Written exercise | Each line holding the word "mathutils" counts once; give the total and nothing more.

Data extract |
· · · · ·

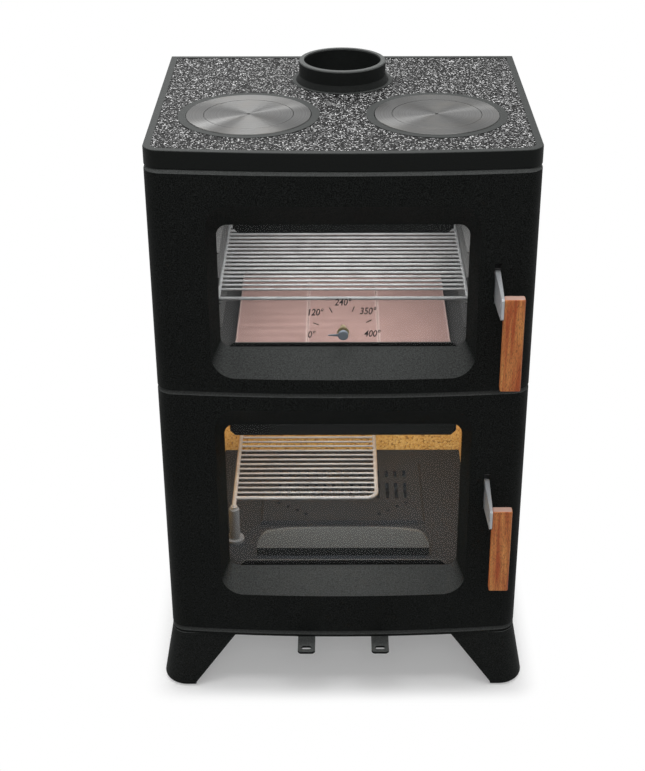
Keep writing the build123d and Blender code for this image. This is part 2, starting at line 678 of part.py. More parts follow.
# ---------------------------------------------------------------- oven
def oven_box():
    """Welded steel box: floor, two sides, back and ceiling, with the smoke passing round it."""
    mouth = FRAME_FACE + 6.0
    outer = OVEN_HALF + SHEET
    return group(
        [
            block((-outer, outer), (mouth, OVEN_REAR), (OVEN_FLOOR - SHEET, OVEN_FLOOR)),
            block((-outer, -OVEN_HALF), (mouth, OVEN_REAR), (OVEN_FLOOR, OVEN_TOP)),
            block((OVEN_HALF, outer), (mouth, OVEN_REAR), (OVEN_FLOOR, OVEN_TOP)),
            block((-outer, outer), (OVEN_REAR, OVEN_REAR + SHEET), (OVEN_FLOOR - SHEET, OVEN_TOP + SHEET)),
            block((-outer, outer), (mouth, OVEN_REAR), (OVEN_TOP, OVEN_TOP + SHEET)),
        ]
    )


def oven_stone(x):
    tile = block(x, (FRAME_FACE + 8.0, OVEN_REAR - 6.0), (OVEN_FLOOR, STONE_TOP))
    return chamfer(tile.edges().group_by(Axis.Z)[-1], 1.5)


def rack_guide():
    """Ladder plate of the right oven wall: four runners, and four slots near the mouth."""
    inner, face = OVEN_HALF - 3.0, FRAME_FACE + 14.0
    rear = OVEN_REAR - 10.0
    plate = block((inner, OVEN_HALF), (face, rear), (RACK_Z - 70.0, RACK_Z + 128.0))
    for level in range(4):
        z = RACK_Z - 3.2 + (level - 1) * GUIDE_PITCH
        plate += block((202.0, inner), (face, rear), (z - 2.0, z))
        plate -= block((inner, OVEN_HALF), (face + 4.0, face + 32.0), (z + 8.0, z + 24.0))
        plate += sideways(Pos(face + 2.5, z + 4.0) * Circle(2.5), (211.0, inner))
    return plate


def oven_rack():
    """Wire shelf: one frame of thick wire, and a row of thin bars that starts behind its front."""
    half, front, rear, frame_wire, bar_wire = 207.0, FRONT + 75.0, FRONT + 386.0, 3.0, 2.2
    first_bar, bars, pitch = FRONT + 109.0, 17, 17.0
    corners = [(-half, front), (half, front), (half, rear), (-half, rear)]
    rack = rod((*corners[-1], RACK_Z), (*corners[0], RACK_Z), frame_wire)
    for start, end in zip(corners, corners[1:]):
        rack += rod((*start, RACK_Z), (*end, RACK_Z), frame_wire)
    for x, y in corners:
        rack += Pos(x, y, RACK_Z) * Sphere(frame_wire)
    for bar in range(bars):
        y = first_bar + bar * pitch
        rack += rod((-half, y, RACK_Z + 1.0), (half, y, RACK_Z + 1.0), bar_wire)
    return rack


# ---------------------------------------------------------------- firebox
def firebox_floor():
    """Cast floor with the ash opening under the grate."""
    floor = block((-262.0, 262.0), (FRAME_FACE + 6.0, FIRE_REAR + LINING), (FIRE_FLOOR - 10.0, FIRE_FLOOR))
    return floor - block((-140.0, 140.0), (FRONT + 215.0, FRONT + 411.0), (FIRE_FLOOR - 10.0, FIRE_FLOOR))


def fire_grate():
    """Raised panel with a bevelled edge, a field of slots and eight round holes."""
    half, y, rise = 157.0, (FRONT + 203.0, FRONT + 423.0), 6.0
    slots, holes, pitch, slot_width = 15, 4, 17.5, 7.0
    grate = block((-half, half), y, (FIRE_FLOOR, FIRE_FLOOR + rise))
    grate = chamfer(grate.edges().group_by(Axis.Z)[-1], 5.0)
    grate += block((-138.0, 138.0), (FRONT + 217.0, FRONT + 409.0), (FIRE_FLOOR - 6.0, FIRE_FLOOR))
    z = (FIRE_FLOOR - 6.0, FIRE_FLOOR + rise)
    for slot in range(slots):
        x = (slot - (slots - 1) / 2) * pitch
        for centre, length in ((FRONT + 313.0, 58.0), (FRONT + 374.5, 26.0)):
            opening = Pos(x, centre) * Rot(0, 0, 90) * SlotOverall(length, slot_width)
            grate -= slab(opening, z)
    for side in (-1, 1):
        for hole in range(holes):
            x = side * (slots // 2 - hole) * pitch
            grate -= disc(x, FRONT + 268.8 - 12.6 * hole, z, 4.2)
    return grate


def log_retainer():
    """Bent plate across the mouth: an upright lip, then a leaning arch with rounded shoulders."""
    half, front, thick, lip, lean = 158.0, FRONT + 100.0, 6.0, 17.0, 28.0
    low = FIRE_FLOOR
    bent = make_face(
        Polyline(
            (front, low),
            (front, low + lip),
            (front + lean, low + lip + lean),
            (front + lean + 4.2, low + lip + lean - 4.2),
            (front + thick, low + lip - 2.5),
            (front + thick, low),
            close=True,
        )
    )
    top = low + lip + lean
    start, bulge, end = low + lip + 4.0, low + lip + 14.0, low + lip + 21.0
    arch = make_face(
        [
            Line((-half, low), (half, low)),
            Line((half, low), (half, start)),
            ThreePointArc((half, start), (half - 7.0, bulge), (half - 22.0, end)),
            ThreePointArc((half - 22.0, end), (0, top), (-half + 22.0, end)),
            ThreePointArc((-half + 22.0, end), (-half + 7.0, bulge), (-half, start)),
            Line((-half, start), (-half, low)),
        ]
    )
    return sideways(bent, (-half, half)) & facing(arch, (front, front + lean + thick))


GRILL_X, GRILL_Y, GRILL_Z = -201.0, FRONT + 152.0, FIRE_FLOOR + 75.0


def grill_socket():
    """Post on the firebox floor; the swinging grill's peg turns in its bore."""
    post = disc(GRILL_X, GRILL_Y, (FIRE_FLOOR, GRILL_Z - 5.0), 9.5)
    post = chamfer(post.edges().group_by(Axis.Z)[-1], 1.2)
    post += disc(GRILL_X, GRILL_Y, (FIRE_FLOOR, FIRE_FLOOR + 6.0), 17.0)
    return post - disc(GRILL_X, GRILL_Y, (FIRE_FLOOR + 12.0, GRILL_Z), HINGE_BORE)


def barbecue_grill():
    """Wire grill on a peg: a thick wire frame with one rounded corner, and thin bars across."""
    frame_wire, front_wire, bar_wire, pitch, bars = 3.8, 3.6, 2.0, 17.0, 13
    right, front, rear, bend = 63.0, FRONT + 179.0, FRONT + 420.0, 20.0
    grill = rod((GRILL_X, GRILL_Y, GRILL_Z), (GRILL_X, rear, GRILL_Z), frame_wire)
    grill += rod((GRILL_X, rear, GRILL_Z), (right, rear, GRILL_Z), frame_wire)
    grill += rod((right, rear, GRILL_Z), (right, front + bend, GRILL_Z), frame_wire)
    quarter_x, quarter_y = (right - bend, right + 10.0), (front - 10.0, front + bend)
    corner = Pos(right - bend, front + bend, GRILL_Z) * Torus(bend, frame_wire)
    grill += corner & block(quarter_x, quarter_y, (GRILL_Z - 10.0, GRILL_Z + 10.0))
    grill += rod((GRILL_X, front, GRILL_Z), (right - bend + 1.0, front, GRILL_Z), front_wire)
    for x, y in ((GRILL_X, rear), (right, rear), (GRILL_X, GRILL_Y)):
        grill += Pos(x, y, GRILL_Z) * Sphere(frame_wire)
    for bar in range(bars):
        y = front + (bar + 1) * pitch
        grill += rod((GRILL_X, y, GRILL_Z + 1.0), (right, y, GRILL_Z + 1.0), bar_wire)
    grill += disc(GRILL_X, GRILL_Y, (GRILL_Z - 4.7, GRILL_Z), 6.0)
    return grill + disc(GRILL_X, GRILL_Y, (FIRE_FLOOR + 14.0, GRILL_Z), HINGE_PIN)


def fire_back():
    return block((-262.0, 262.0), (FIRE_REAR, FIRE_REAR + LINING), (FIRE_FLOOR, LINING_TOP))


def fire_side():
    """Right-hand lining board."""
    return block((FIRE_HALF, FIRE_HALF + LINING), (FRAME_FACE + 6.0, FIRE_REAR), (FIRE_FLOOR, LINING_TOP))


def baffle_plate():
    """Board over the fire that sends the smoke forwards before it rises round the oven."""
    return block((-FIRE_HALF, FIRE_HALF), (FRONT + 150.0, FIRE_REAR), (LINING_TOP - 20.0, LINING_TOP))


def ash_box():
    """Steel channel under the firebox floor that holds the ash drawer."""
    low, high, front, rear = ASH_FLOOR - 3.0, FIRE_FLOOR - 10.0, FRAME_FACE + 6.0, FRONT + 424.0
    outer = ASH_HALF + 3.0
    return group(
        [
            block((-outer, outer), (front, rear), (low, low + 3.0)),
            block((-outer, -ASH_HALF), (front, rear), (low + 3.0, high)),
            block((ASH_HALF, outer), (front, rear), (low + 3.0, high)),
            block((-ASH_HALF, ASH_HALF), (rear - 3.0, rear), (low + 3.0, high)),
        ]
    )


def ash_drawer():
    half, front, rear, wall = 160.0, FRONT + 66.0, FRONT + 416.0, 2.0
    low, high = ASH_FLOOR + 0.3, ASH_FLOOR + 44.0
    drawer = block((-half, half), (front, rear), (low, high))
    drawer -= block((-half + wall, half - wall), (front + wall, rear - wall), (low + wall, high))
    loop = SlotOverall(90.0, 16.0) - SlotOverall(80.0, 8.0)
    pull = facing(Pos(0, ASH_FLOOR + 22.0) * loop, (front - 5.0, front))
    return drawer + pull


# ---------------------------------------------------------------- air levers
AIR_LEVER_X = (-66.0, 66.0)
AIR_LEVER_HALF = 15.5
AIR_LEVER_FRONT = FRONT - 53.0
AIR_SLOTS = (FRONT + 120.0, FRONT + 150.0)
AIR_GUIDE_Y = (FRONT + 30.0, FRONT + 90.0)


def air_lever(x):
    """Flat bar under the base plate: pull tab with a slot in front, two ports behind."""
    length = 230.0
    middle = AIR_LEVER_FRONT + length / 2
    bar = Pos(x, middle) * RectangleRounded(2 * AIR_LEVER_HALF, length, 7.0)
    bar -= Pos(x, AIR_LEVER_FRONT + 13.0) * SlotOverall(18.0, 9.0)
    for y in AIR_SLOTS:
        bar -= Pos(x, y + 15.0) * SlotOverall(22.0, 10.0)
    return slab(bar, (BASE_LOW - 4.3, BASE_LOW - 0.3))


# ---------------------------------------------------------------- write every node
def main():
    save("cooktop_plate", cooktop_plate())
    save("flue_collar", flue_collar())
    for side, x in (("left", -HOB_X), ("right", HOB_X)):
        save("hob_ring_" + side, hob_ring(x))
        save("hob_lid_" + side, hob_lid(x))

    save("base_plate", base_plate())
    leg = leg_front_right()
    save("leg_front_right", leg)
    save("leg_front_left", mirror_x(leg))
    save("leg_rear_right", to_rear(leg))
    save("leg_rear_left", mirror_x(to_rear(leg)))
    save("leg_bolts", leg_bolts())
    save("side_panel_right", side_panel())
    save("side_panel_left", mirror_x(side_panel()))
    save("back_panel", back_panel())
    save("casing_screws", casing_screws())
    save("front_frame", front_frame())

    drop = Pos(0, 0, -HANDLE_STEP)
    for name, span, window, place in (
        ("upper", UPPER_DOOR, UPPER_WINDOW, Pos(0, 0, 0)),
        ("lower", LOWER_DOOR, LOWER_WINDOW, drop),
    ):
        save(name + "_door_frame", door_frame(span, window))
        save(name + "_door_glass", door_glass(window))
        save(name + "_glass_seal", glass_seal(window))
        save(name + "_glass_clips", glass_clips(window))
        save(name + "_door_seal", door_seal(span))
        save(name + "_handle_lever", place * handle_lever())
        save(name + "_handle_grip", place * handle_grip())
        save(name + "_grip_screws", place * grip_screws())
        save(name + "_latch_bracket", place * latch_bracket())
    save("latch_catches", latch_catches())
    save("hinge_plate", hinge_plate())
    save("hinge_pins", hinge_pins())
    save("thermometer_hub", thermometer_hub())
    save("thermometer_needle", thermometer_needle())

    save("oven_box", oven_box())
    save("rack_guide_right", rack_guide())
    save("rack_guide_left", mirror_x(rack_guide()))
    third, stones_half = 61.8, 185.5
    save("oven_stone_left", oven_stone((-stones_half, -third)))
    save("oven_stone_middle", oven_stone((-third + 0.3, third - 0.3)))
    save("oven_stone_right", oven_stone((third, stones_half)))
    save("oven_rack", oven_rack())

    save("firebox_floor", firebox_floor())
    save("fire_grate", fire_grate())
    save("log_retainer", log_retainer())
    save("grill_socket", grill_socket())
    save("barbecue_grill", barbecue_grill())
    save("fire_back", fire_back())
    save("fire_side_right", fire_side())
    save("fire_side_left", mirror_x(fire_side()))
    save("baffle_plate", baffle_plate())
    save("ash_box", ash_box())
    save("ash_drawer", ash_drawer())
    for name, x in zip(("primary_air_lever", "secondary_air_lever"), AIR_LEVER_X):
        save(name, air_lever(x))


main()
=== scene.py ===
# %% [markdown]
# # Wood cookstove: its finishes
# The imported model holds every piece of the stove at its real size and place, in metres, with +Z up
# and the doors facing -Y. No piece is moved here. What Blender adds is what the eye gets from the
# real stove: how each surface was made, the numbers on the oven thermometer, the light and the view.

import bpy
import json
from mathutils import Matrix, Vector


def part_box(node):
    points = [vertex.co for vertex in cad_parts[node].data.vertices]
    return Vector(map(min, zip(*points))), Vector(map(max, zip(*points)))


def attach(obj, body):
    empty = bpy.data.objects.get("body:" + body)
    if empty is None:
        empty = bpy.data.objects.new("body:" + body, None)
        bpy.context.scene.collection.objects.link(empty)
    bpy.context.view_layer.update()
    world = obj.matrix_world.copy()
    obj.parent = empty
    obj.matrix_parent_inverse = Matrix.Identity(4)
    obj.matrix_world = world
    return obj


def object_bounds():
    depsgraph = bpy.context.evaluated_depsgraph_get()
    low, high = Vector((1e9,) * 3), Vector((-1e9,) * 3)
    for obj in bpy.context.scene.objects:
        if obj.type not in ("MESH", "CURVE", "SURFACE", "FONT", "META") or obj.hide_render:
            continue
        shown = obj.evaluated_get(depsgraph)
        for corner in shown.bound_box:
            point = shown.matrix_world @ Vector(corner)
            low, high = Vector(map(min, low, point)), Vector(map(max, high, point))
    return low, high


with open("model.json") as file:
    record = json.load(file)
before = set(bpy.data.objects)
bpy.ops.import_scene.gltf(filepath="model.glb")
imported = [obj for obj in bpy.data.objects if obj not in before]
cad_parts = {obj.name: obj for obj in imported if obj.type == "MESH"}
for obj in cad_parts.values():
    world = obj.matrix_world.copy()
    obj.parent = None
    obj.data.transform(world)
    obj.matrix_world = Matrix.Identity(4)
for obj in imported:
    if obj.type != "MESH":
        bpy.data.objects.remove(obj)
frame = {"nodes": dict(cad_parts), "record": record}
cad_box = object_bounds()
print("pieces in the frame:", len(frame["nodes"]))

# %% [markdown]
# ## Modules and millimetres
# Patterns are thought of in millimetres, as a maker thinks of them, while Blender's textures want
# a scale: how many repeats fit in one metre. One small function turns the one into the other.

# %% Sizes in millimetres
import json
import math

import bpy
from mathutils import Vector

MM = 0.001


def per_metre(size_mm):
    """Texture scale that makes one feature about size_mm wide."""
    return 1000.0 / size_mm


print("a grain of 1 mm has scale", per_metre(1.0))

# %% [markdown]
# ## The camera
# The photograph looks down on the stove from the front, about 28 degrees below the horizon, with
# a fairly long lens. A camera can be placed by eye, but a fitted one puts each corner where the
# photograph has it. These values come from fitting a pinhole camera to the corners of the cooktop
# and of the windows, and keep the fit's digits: the turn of a quarter of a degree moves the stove by
# about a centimetre. The sensor shift moves it a little to the right in the picture.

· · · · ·

Complete response | 2